11 Comments leave one →
  1. magpiemusing permalink
    January 24, 2020 1:28 pm

    I remember reading this a long time ago, and liking it, but I can’t remember a thing about it!

    • January 24, 2020 2:46 pm

      I remember thinking that I ought to read this book, but I’m pretty sure I never did —

    • January 25, 2020 9:16 am

      The person who recommended it to me said she read it when she was much younger and loved the descriptions of Italy and the feeling of nothing staying the same. I can see that it would have been a different experience to read this book as a young person.

  2. January 24, 2020 2:27 pm

    “I found the main character repellent. Reading it made me feel like looking at a spider makes me feel–fascinated and uneasy.”

    Oh, I like this! I read the book a number of years ago and felt the same way but wasn’t as eloquent as you on the matter!

    • January 25, 2020 9:18 am

      It is beautifully written, which makes the main character that much more repellent, I think.

  3. January 24, 2020 3:28 pm

    I can’t get very far into Lolita for the same reason – men justifying their vileness isn’t at all appealing.

    • January 25, 2020 9:14 am

      The Leopard isn’t justifying his vileness, just revealing that he is a product of a decadent society. He’s very different from the unreliable narrator of Lolita, created as a trap for unwitting readers. It was Lionel Trilling who pointed out that “we find ourselves the more shocked when we realize that, in the course of reading the novel, we have come virtually to condone the violation it presents … we have been seduced into conniving in the violation.”

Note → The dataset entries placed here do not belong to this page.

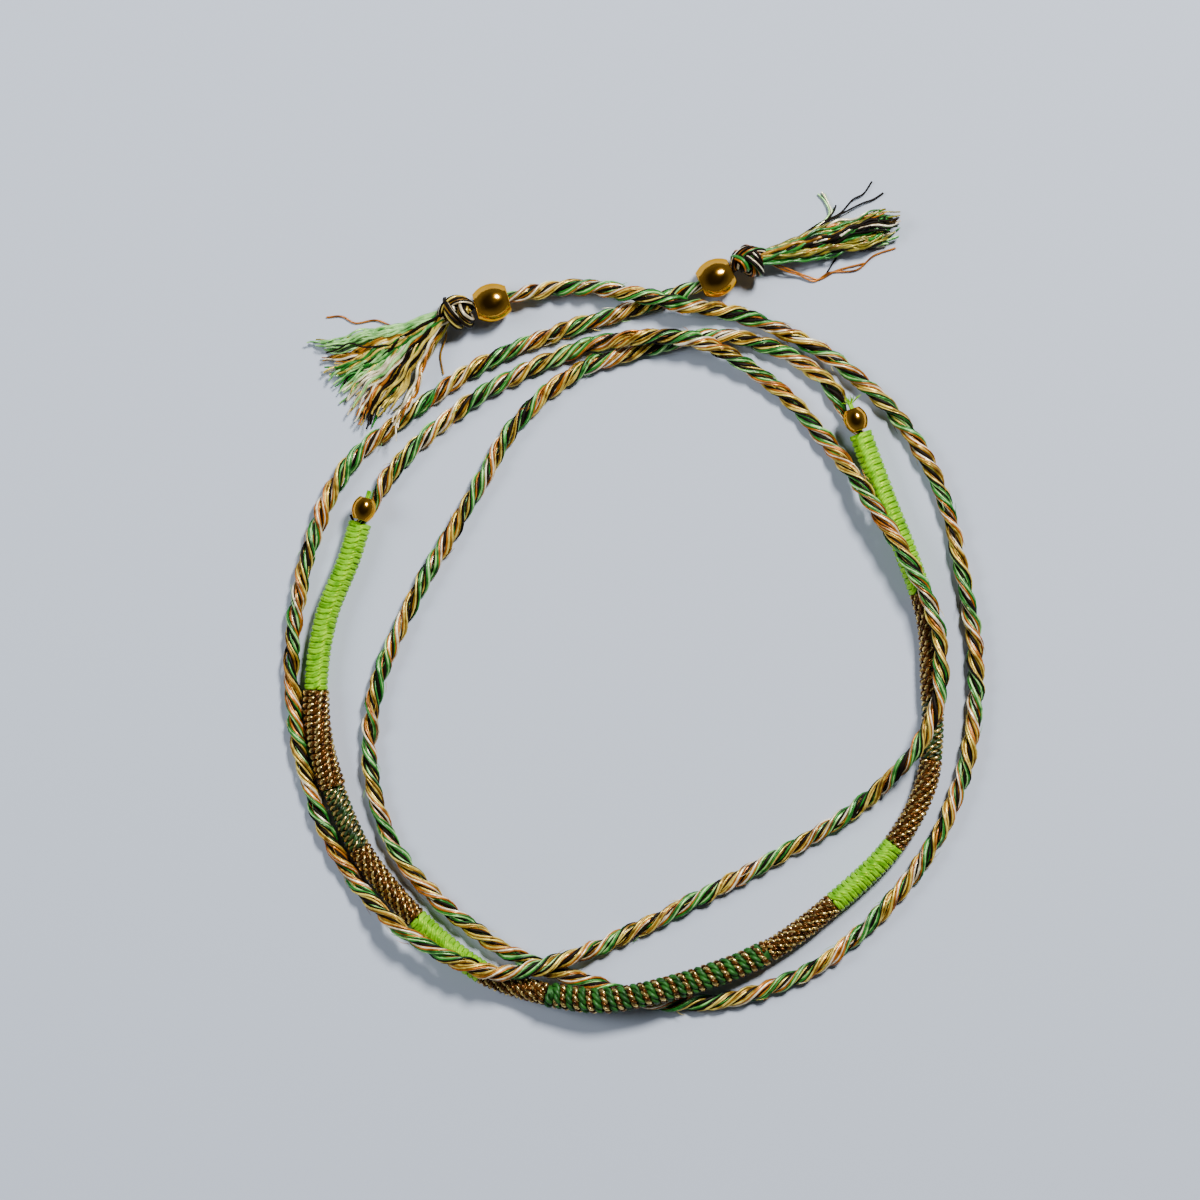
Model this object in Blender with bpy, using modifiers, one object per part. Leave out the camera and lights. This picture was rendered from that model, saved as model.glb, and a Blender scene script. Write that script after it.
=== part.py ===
"""Wrap bracelet: a twisted cord laid down in three turns, with a thread-wound middle length
and a brass bead, a knot and a tassel at each end.

Metres, +Z up. The bracelet lies on the plane z = 0. Seen from above, +X is right and +Y is up.
Routes and tips are written in millimetres and scaled by MM where they are read.
"""

import math

import bmesh
import bpy
from mathutils import Vector

MM = 0.001

# Clearances
SEAT_GAP = 0.3 * MM
CROSSING_GAP = 0.3 * MM
TABLE_CLEARANCE = 0.05 * MM
WRAP_ENTRY_DROP = 0.12 * MM

# Cord: 8 sides, and a ring of points every two diameters
CORD_DIAMETER = 1.6 * MM
CORD_IN_BEAD_DIAMETER = 1.1 * MM
CORD_AT_WRAP_DIAMETER = 0.8 * MM
CORD_SPACING = 3.45 * MM
CORD_BEVEL_RESOLUTION = 2
BEAD_TAPER_LENGTH = 4.0 * MM
WRAP_TAPER_LENGTH = 3.0 * MM
CORD_GATHERED_LENGTH = 3.4 * MM
CORD_IN_WRAP_LENGTH = 0.6 * MM

# Wound length: a core inside thread bands of several thicknesses
CORE_DIAMETER = 0.9 * MM
CORE_CLEARANCE = 0.4 * MM
WRAP_SPACING = 2.9 * MM
WRAP_BEVEL_RESOLUTION = 3
NEON_DIAMETER = 2.5 * MM
GOLD_DIAMETER = 2.45 * MM
THICK_GOLD_DIAMETER = 2.8 * MM
DARK_DIAMETER = 2.4 * MM
GREEN_DIAMETER = 2.7 * MM

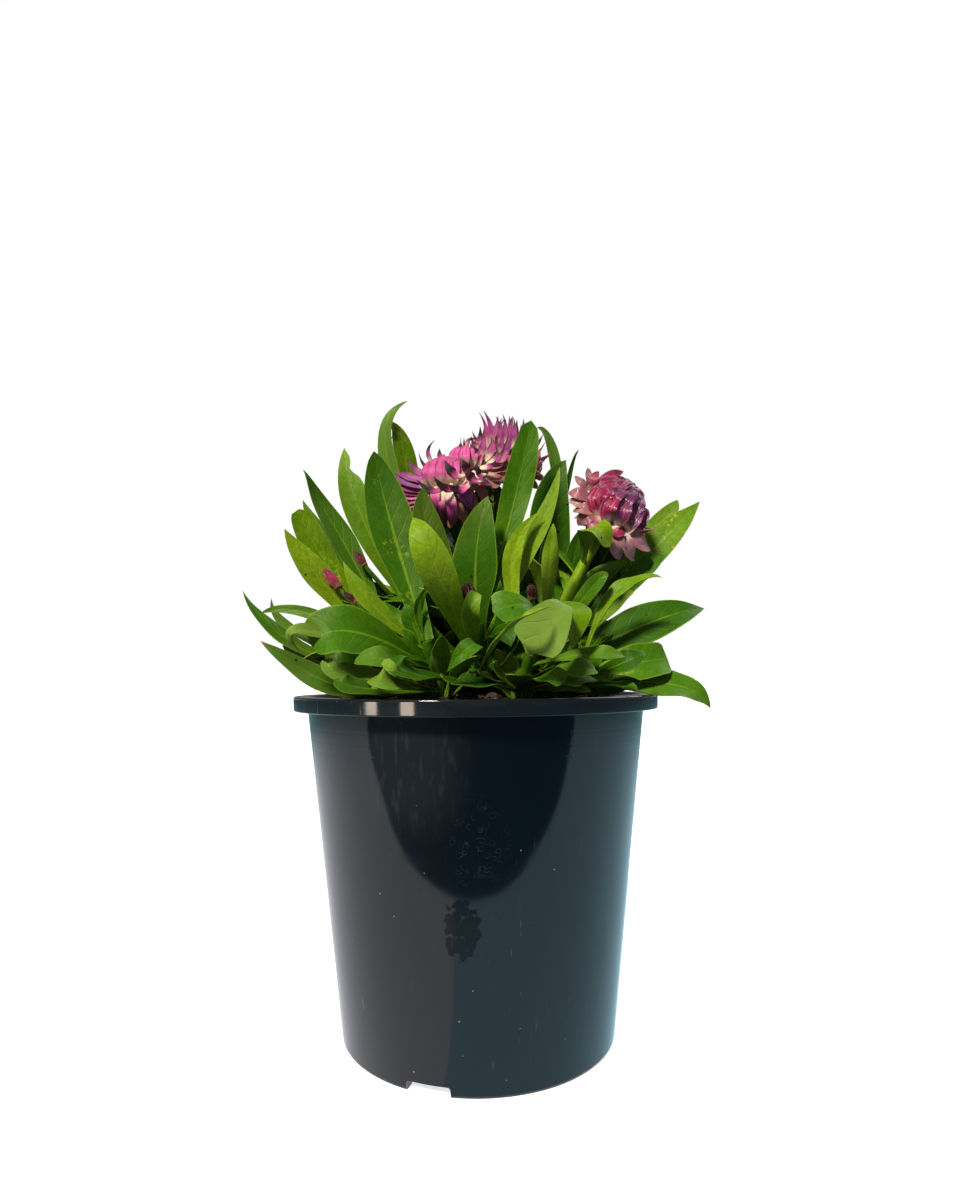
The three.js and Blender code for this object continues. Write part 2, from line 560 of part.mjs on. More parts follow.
// The plant: stems, blooms and buds first, then each leaf in the first form that clears
// every part of the plant that it isn't joined to
function growPlant(random) {
  const parts = Object.keys(STEMS).map((stem) => ({ stem, solid: makeStem(STEMS[stem]) }));
  for (const bud of Object.values(BUDS)) {
    parts.push({ stem: bud.stem, solid: makeStalk(bud) });
  }
  const blooms = Object.entries(BLOOMS).map(([name, bloom]) => [name, makeBloom(bloom, random)]);
  const buds = Object.entries(BUDS).map(([name, bud]) => [name, makeBud(bud)]);
  const obstacles = [...blooms, ...buds].map(([, solid]) => ({ stem: null, solid }));
  obstacles.push({ stem: null, solid: pot }, { stem: null, solid: mound });

  const place = (forms, mustGrow) => {
    const others = [...obstacles, ...parts].filter((part) => part.stem !== forms[0].stem);
    const grow = ({ form, root, middle, tip, width, face }, extra) =>
      blade(form, root, middle, tip, width, face, extra);
    const isClear = (leaf) => {
      const wide = grow(leaf, 2.4 * CLEARANCE);
      return others.every((part) => wide.intersect(part.solid).isEmpty());
    };
    const leaf = forms.find(isClear);
    if (!leaf && mustGrow) {
      throw new Error(`no clear place for leaf ${forms[0].name}`);
    }
    if (leaf) {
      parts.push({ stem: leaf.stem, solid: grow(leaf) });
    }
  };
  LEAVES.forEach((row) => place(chosenForms(row), true));
  for (const plan of BUSH) {
    for (let i = 0; i < plan.count; i += 1) {
      place(bushForms(plan, i, random), false);
    }
  }
  const shoots = Object.keys(STEMS).map((stem) => [
    `shoot_${stem}`, joined(parts.filter((part) => part.stem === stem).map((part) => part.solid)),
  ]);
  return { shoots, blooms, buds };
}

const random = makeRandom(SEED);
const pot = makePot();
const stemHoles = joined(Object.values(STEMS).map((plan) => makeStem(plan, CLEARANCE)));
const mound = makeMix(random).subtract(stemHoles);
const { shoots, blooms, buds } = growPlant(random);

const plant = new THREE.Group();
plant.add(toMesh("pot", pot, COLOURS.pot));
plant.add(toMesh("potting_mix", mound, COLOURS.mix));
shoots.forEach(([name, solid]) => plant.add(toMesh(name, solid, COLOURS.leaf)));
blooms.forEach(([name, solid]) => {
  plant.add(toMesh(name, solid, name === "bloom_crested" ? COLOURS.crested : COLOURS.closed));
});
buds.forEach(([name, solid]) => plant.add(toMesh(name, solid, COLOURS.bud)));

export default plant;
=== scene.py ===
"""Looks of a potted strawflower plant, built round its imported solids.

The tables and the shaping are in millimetres, in the frame of the solids: +Z up, -Y the
front, and the origin on the pot's axis where it stands. Objects are made in metres.
"""

import logging
import math
from collections.abc import Callable
from dataclasses import dataclass, field
from enum import Enum
from random import Random

import bmesh
import bpy
import numpy as np
from mathutils import Euler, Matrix, Quaternion, Vector, kdtree


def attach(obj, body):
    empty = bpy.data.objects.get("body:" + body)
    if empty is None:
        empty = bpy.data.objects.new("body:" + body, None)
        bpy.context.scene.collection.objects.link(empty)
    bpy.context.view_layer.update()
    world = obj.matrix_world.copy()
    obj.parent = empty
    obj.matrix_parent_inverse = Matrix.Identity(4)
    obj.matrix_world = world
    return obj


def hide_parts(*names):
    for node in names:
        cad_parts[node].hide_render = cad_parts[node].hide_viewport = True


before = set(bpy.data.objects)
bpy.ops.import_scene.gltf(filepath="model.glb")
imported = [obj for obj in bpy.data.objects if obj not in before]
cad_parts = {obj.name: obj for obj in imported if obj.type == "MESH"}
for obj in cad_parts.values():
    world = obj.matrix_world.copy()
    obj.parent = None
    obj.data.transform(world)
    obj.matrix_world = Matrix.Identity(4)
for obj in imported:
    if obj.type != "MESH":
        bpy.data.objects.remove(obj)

Array = np.ndarray
Object = bpy.types.Object
Material = bpy.types.Material
Pair = tuple[float, float]
Triple = tuple[float, float, float]
Colour = tuple[float, float, float, float]

MM = 0.001
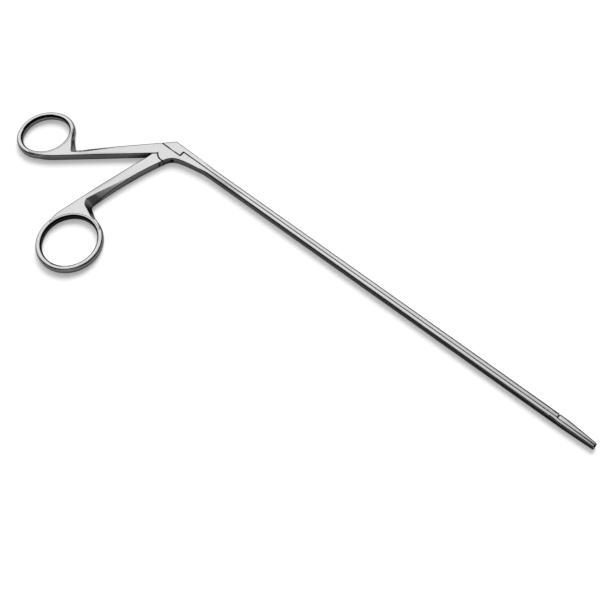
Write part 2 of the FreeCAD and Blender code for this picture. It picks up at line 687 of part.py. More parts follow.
nodes = {
    "fixed_handle": fixed_handle(),
    "finger_handle": finger_handle(),
    "sliding_rod": sliding_rod(),
    "upper_jaw": upper_jaw(),
    "handle_pivot_pin": flush_pin((0, 0), pivot_pin_r),
    "drive_pin": flush_pin(drive_pin_at, drive_pin_r),
    "jaw_hinge_rivet": flush_rivet(hinge_at, parting_y - slide_gap / 2, shaft_low_y),
    "jaw_link_rivet": flush_rivet(link_at, parting_y + slide_gap / 2, shaft_top_y),
    "rear_guide_stud": guide_stud(stud_x[0]),
    "front_guide_stud": guide_stud(stud_x[1]),
}

os.makedirs("parts", exist_ok=True)
for name, shape in nodes.items():
    shape.exportStep("parts/" + name + ".step")
    box = shape.BoundBox
    print("%-18s solids %d valid %s volume %.2f x %.1f..%.1f y %.1f..%.1f z %.2f..%.2f" % (
        name, len(shape.Solids), shape.isValid(), shape.Volume, box.XMin, box.XMax, box.YMin, box.YMax,
        box.ZMin, box.ZMax))
print("travel %.3f mm, handle opens %.3f degrees, jaw opens %.1f degrees" % (travel, handle_open, jaw_open))
print("hinge", hinge_at, "link", link_at, "drive", drive_pin_at)
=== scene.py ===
"""Alligator ear forceps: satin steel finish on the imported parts, pale table, soft light and camera."""
import math

import bmesh
import bpy
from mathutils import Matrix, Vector


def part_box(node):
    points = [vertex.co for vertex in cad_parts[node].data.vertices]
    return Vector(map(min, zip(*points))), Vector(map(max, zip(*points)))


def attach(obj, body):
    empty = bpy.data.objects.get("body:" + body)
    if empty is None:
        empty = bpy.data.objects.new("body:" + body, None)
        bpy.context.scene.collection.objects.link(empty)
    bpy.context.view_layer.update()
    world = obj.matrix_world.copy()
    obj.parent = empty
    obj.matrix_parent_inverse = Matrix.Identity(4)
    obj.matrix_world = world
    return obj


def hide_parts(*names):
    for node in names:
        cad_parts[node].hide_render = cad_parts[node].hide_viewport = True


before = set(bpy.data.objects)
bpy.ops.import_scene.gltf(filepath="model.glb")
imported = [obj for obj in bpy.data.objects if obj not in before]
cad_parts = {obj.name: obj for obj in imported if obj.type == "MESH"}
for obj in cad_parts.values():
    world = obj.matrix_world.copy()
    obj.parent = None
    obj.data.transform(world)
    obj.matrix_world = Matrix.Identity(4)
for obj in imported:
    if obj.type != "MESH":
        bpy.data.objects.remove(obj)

bl_info = {
    "name": "Alligator Ear Forceps",
    "version": (1, 0, 0),
    "blender": (4, 5, 0),
    "location": "View3D > Sidebar > Forceps",
    "description": "Finishes the forceps' parts in satin steel and sets the table, light and camera",
    "category": "Object",
}

MM = 0.001
TOP_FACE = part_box("sliding_rod")[1].z      # upper face of box, arms and shaft
MIDDLE = TOP_FACE / 2
FACE_SLACK = 0.001 * MM                    # a corner this near a face lies on it
WELD_REACH = 1e-7                          # corners of loose triangles that are nearer are one corner
LEVEL_ANGLE = math.radians(0.5)            # triangles that meet at less are one flat
FLAT_ANGLE = math.radians(0.1)             # flats that meet at more keep their line outside the curves
SMOOTH_ANGLE = math.radians(32)            # flats that meet at less are shaded as one curve

PLATE_END = 18 * MM                        # the square edges of the box start to round here
SHAFT_START = 32 * MM                      # behind here the parts keep the plate's full thickness
SHAFT_ONSET = 0.3 * SHAFT_START            # from here to there the painted shade on the sides darkens and the painted edge lines narrow
SHAFT_EDGE = 0.5                           # width of the shaft's painted dark edge lines, as a share of the box's
JAW_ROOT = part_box("upper_jaw")[0].x        # rear end of the moving jaw
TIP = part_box("upper_jaw")[1].x

# A ring's centre, half axes of its opening, turn, and the height above which its inner side is painted dark as
# shade.
THUMB_RING = ((-74.5 * MM, -39.5 * MM), (17.9 * MM, 15.5 * MM), math.radians(66.5), 3.9 * MM)
FINGER_RING = ((-4.0 * MM, -88.3 * MM), (20.6 * MM, 19.5 * MM), math.radians(90.0), 2.0 * MM)
RING_WIRE = 1.14                           # outer edge of a ring's wire, as a share of the half axes
BESIDE_RING = 2.0                          # ring distance of a part that has no ring
RING_HEIGHT = 1000.0                       # makes the height count for nothing in the ring distance

NOTCH = (-11.5 * MM, -60.0 * MM, TOP_FACE)  # corner between the finger arm and its ring
NOTCH_REACH = 8 * MM
NOTCH_SPAN = 10 * MM                       # distance from the notch at which its ramp of painted shade ends
ARM_SPAN = 100 * MM                        # distance from the handle pivot at which the ramp of the arms' painted edge shade ends

FIXED_PINS = ("handle_pivot_pin", "jaw_hinge_rivet")
ROD_PINS = ("drive_pin", "jaw_link_rivet")
NOWHERE = (0.0, 0.0, 1.0)                  # far above every part
PIN_FACE = 2.4 * MM                        # the painted dark lines stop this far from a handle pin's axis
RIVET_FACE = 1.5 * MM                      # and this far from a jaw rivet's

FINGER_GRAIN = (0.0, 0.0, math.radians(80))  # turn of the finger handle's grinding lines
GRAIN_STRETCH = 0.02                       # a grinding line's thickness, as a share of its length
CLOUD_SCALE, SMUDGE_SCALE = 55.0, 420.0    # wear marks per metre, wide and fine
SMUDGE_SWING = 0.10                        # how far smudges and grinding lines move the roughness
GRAIN_SWING = 0.06
DIRT_ROUGHNESS = 0.25                      # how much rougher the residue in the joints is
AO_SAMPLES = 8

MIX_FIRST, MIX_SECOND, MIX_RESULT = 6, 7, 2  # places of a Mix node's colour sockets
WHITE = (1.0, 1.0, 1.0, 1.0)
SENSOR_WIDTH = 36.0                        # millimetres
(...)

      • January 25, 2020 1:10 pm

        My difference is that I can’t keep reading the novel. My mind keeps the impressions, and I don’t want it full of garbage – I can’t get rid of it.

        Makes me wonder when they’re so popular.

  4. lemming permalink
    January 24, 2020 6:14 pm

    As has been said, I feel like I was supposed to read this, or planned to read it, and didn’t. After reading your review, I don’t feel too badly about that.

    • January 25, 2020 9:19 am

      You would like the history aspect of it. But yes, you’d hate the way the women are treated.